Martin Gayford

The rare gifts of Peter Doig

Plus: the magic of Patrick Caulfield and James Rosenquist’s vistas of lustrous but unappealing plenty

issue 21 September 2019

‘My basic intention,’ the late Patrick Caulfield once told me, ‘is to create some attractive place to be, maybe even on the edge of fantasy — warm, glowing, but often, by use, rather seedy.’ He frequently succeeded, as you can see from a beautifully mounted little exhibition at the Waddington Custot Gallery. It is a reminder of what a witty and inventive artist Caulfield (1936–2005) could be.

Four screen prints from 1971, ‘Interior: Morning, Noon, Evening and Night’, give a virtuoso display of the visual legerdemain he could work using the simplest of props. These all have the same basic design: a window frame, consisting of thick, black lines, with a lampshade dangling in front of it. But by simple colour substitutions, he conjures up four quite distinct times of day, and moods.
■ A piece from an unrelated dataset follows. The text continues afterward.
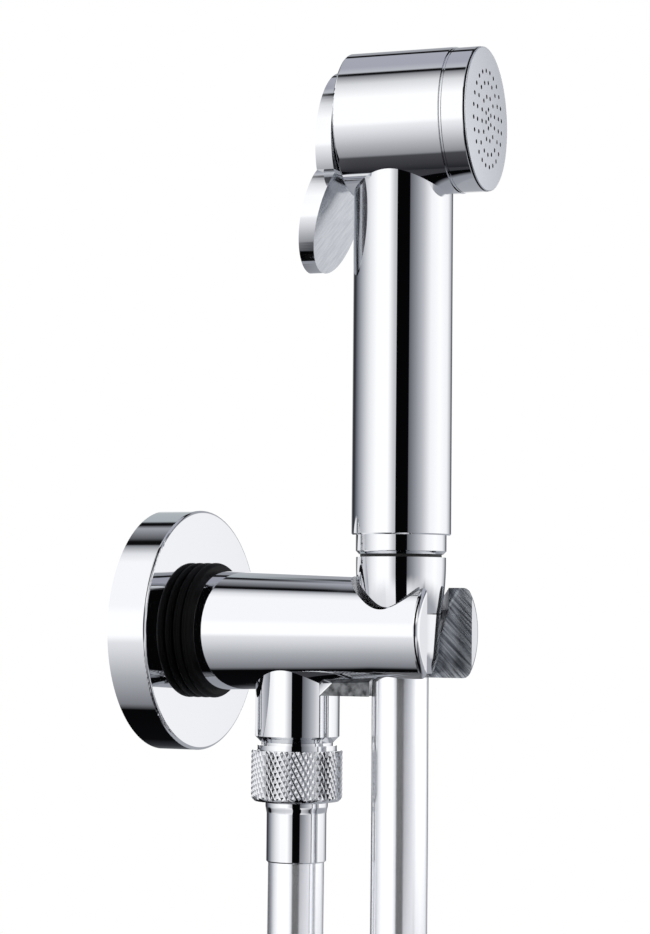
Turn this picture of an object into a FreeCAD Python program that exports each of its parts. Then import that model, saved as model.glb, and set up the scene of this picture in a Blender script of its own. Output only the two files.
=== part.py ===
"""Handheld bidet shower on a wall bracket with its hose, sizes in millimetres.

The wall is the plane Y = 0 and the arm stands out of it along -Y. Depths are distances from the wall,
so a depth of 39 lies at Y = -39. Z is up, and the origin is on the arm's axis at the wall.
The handset is modelled about its own upright axis, then turned and set into the holder.
"""

import FreeCAD, Part
import math
import os

from FreeCAD import Placement, Rotation, Vector

# Wall flange, a turned cover with a hollow back
FLANGE_RADIUS = 31.5
FLANGE_THICKNESS = 11.2
FLANGE_WALL = 3.4
FLANGE_FRONT_WALL = 3.0
FLANGE_EDGE_ROUND = 0.8
FLANGE_BACK = 0.3
WALL_SEAL_WIDTH = 1.6
WALL_SEAL_THICKNESS = 2.0

# Arm, cast with the outlet neck, the web and the holder
ARM_ROOT_RADIUS = 15.6
ARM_END_RADIUS = 13.95
ARM_LENGTH = 84.4
ARM_END_ROUND = 2.4
ARM_TAPER_START = 16.4
ARM_TAPER_END = 64.0
ARM_WALL_GAP = 1.0
ARM_BORE_RADIUS = 7.0
INLET_THREAD_RADIUS = 10.48
INLET_LENGTH = 12.0
INLET_BORE_RADIUS = 6.5
INLET_CHAMFER = 1.0
ARM_BORE_START = 7.0
ARM_BORE_END = 45.0
DRILL_OVERRUN = 1.0

# Black rubber ring with two lobes, between flange and arm
RING_RADIUS = 17.7
RING_LOBE_WIDTH = 2.4
RING_GROOVE_DEPTH = 1.0

# Outlet neck and the nipple screwed into it
NECK_DEPTH = 39.0
NECK_RADIUS = 10.95
NECK_BOTTOM = -28.6
NECK_CHAMFER = 1.6
NIPPLE_GROOVE_RADIUS = 9.3
NIPPLE_GROOVE_HEIGHT = 0.7
NIPPLE_LIP_RADIUS = 10.3
NIPPLE_LIP_HEIGHT = 1.1
NIPPLE_UPPER_RADIUS = 8.2
NIPPLE_UPPER_LENGTH = 9.4
NIPPLE_BORE_RADIUS = 5.0
NIPPLE_HEX_ACROSS = 12.0
NIPPLE_HEX_DEPTH = 5.0
OUTLET_THREAD_RADIUS = 10.4
OUTLET_THREAD_LENGTH = 7.4
OUTLET_THREAD_CHAMFER = 0.6
OUTLET_THREAD_RELIEF = 1.2
THREAD_RUNOUT = 0.5

# Knurled union nut, flat washer, hose insert and crimped ferrule
NUT_RADIUS = 11.8
NUT_HEIGHT = 13.1
NUT_TOP_CHAMFER = 0.3
NUT_BOTTOM_CHAMFER = 0.9
NUT_LIP_THICKNESS = 2.0
NUT_TOP_GAP = 0.2
WASHER_THICKNESS = 2.0
WASHER_RADIUS = 9.6
WASHER_HOLE_RADIUS = 5.0
INSERT_FLANGE_THICKNESS = 1.7
INSERT_NECK_RADIUS = 6.8
INSERT_TUBE_RADIUS = 4.4
INSERT_BORE_RADIUS = 3.4
INSERT_TUBE_LENGTH = 12.0
FERRULE_HEAD_RADIUS = 8.1
FERRULE_HEAD_LENGTH = 1.2
FERRULE_HEAD_TAPER = 1.8
FERRULE_RADIUS = 7.75
FERRULE_LENGTH = 15.5
FERRULE_GAP = 0.1
FERRULE_CHAMFER = 0.3
FERRULE_LIP = 1.0

# Hose
HOSE_DIAMETER = 14.5
HOSE_SLEEVE_GAP = 0.05
HOSE_CORNER_SHARE = 0.45

# Holder in the end of the arm
HOLDER_END_LENGTH = 16.4
NEAR_PRONG_LENGTH = 10.8
NEAR_PRONG_ROUND = 1.5
HOLDER_MOUTH_RADIUS = 12.7
HOLDER_MOUTH_HEIGHT = 5.8
HOSE_SLOT_WIDTH = 15.8
WEB_WIDTH = 12.0
WEB_BOTTOM = -16.3

# Two-part cone at the foot of the handset
SWIVEL_CONE_TOP = 4.65
SWIVEL_CONE_TOP_RADIUS = 10.4
SWIVEL_CONE_SHOULDER = -6.5
SWIVEL_CONE_SHOULDER_RADIUS = 9.65
SWIVEL_CONE_BOTTOM = -10.3
SWIVEL_CONE_BOTTOM_RADIUS = 8.42
SWIVEL_CONE_LIP = 2.5
SWIVEL_GAP = 0.25
CONE_NUT_TOP = 19.1
CONE_NUT_TOP_RADIUS = 11.5
CONE_NUT_MIDDLE_RADIUS = 11.3
CONE_NUT_LIP_THICKNESS = 1.7
SWIVEL_NECK_RADIUS = 6.0
SWIVEL_NECK_CLEARANCE = 0.08
SWIVEL_FLANGE_RADIUS = 9.1
SWIVEL_FLANGE_CLEARANCE = 0.4
SWIVEL_END_GAP = 0.1
HANDSET_THREAD_RADIUS = 10.4
THREAD_CLEARANCE = 0.05

# Plug in the foot of the handle
COLLAR_RADIUS = 11.6
COLLAR_TOP = 24.7
COLLAR_BOTTOM = 19.9
COLLAR_CHAMFER = 0.8
PLUG_LENGTH = 11.5
PLUG_BORE_RADIUS = 5.0
O_RING_SECTION = 1.6
O_RING_GROOVE_DEPTH = 1.3
O_RING_GROOVE_WIDTH = 1.8

# Handset casting, an upright handle with a round head across its top
HANDSET_TURN = 5.25
HANDLE_RADIUS = 12.75
HANDLE_PLUG_BORE = 10.0
HANDLE_BORE = 8.0
HANDLE_BORE_DROP = 26.6
PASSAGE_RADIUS = 4.0
PASSAGE_OFFSET = 3.6
PASSAGE_OVERLAP = 4.0
PASSAGE_TOP_DROP = 7.6
HANDLE_FOOT_CHAMFER = 0.35
HEAD_HEIGHT = 130.6
HEAD_RADIUS = 18.65
HEAD_REAR = -13.0
HEAD_SEAM = 15.03
HEAD_REAR_ROUND = 0.5
CHAMBER_RADIUS = 10.6
CHAMBER_REAR = -1.0
SPRAY_CHAMBER_RADIUS = 15.6
SPRAY_CHAMBER_REAR = 9.8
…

At noon the glass is glowing yellow with sunlight, the interior a cool, shady blue. By the time night has fallen, outside is inky black, the window frame and shade a warm red, with an oval of yellow light at the bottom of the lamp. The effect is cosy, mysterious and at the same time ironic, which is characteristic of Caulfield’s world and work.

He’s like a magician saying: ‘Look, this is just a trick and here’s how it’s done.’ But you still feel the magic. Caulfield loved slyly emphasising the illusions that paint can create. ‘Evening Paper’ (1999), for example, is, like many of his images, almost abstract. He summons a room with a few oblongs — dark ones to represent a window, light ones for a door into a more brightly illuminated space.

But in the foreground, on a desk that is just as minimally indicated, are a pen and pen-holder depicted with such hyper-realist precision that you have to peer closely to check it’s not a photograph stuck on to the canvas.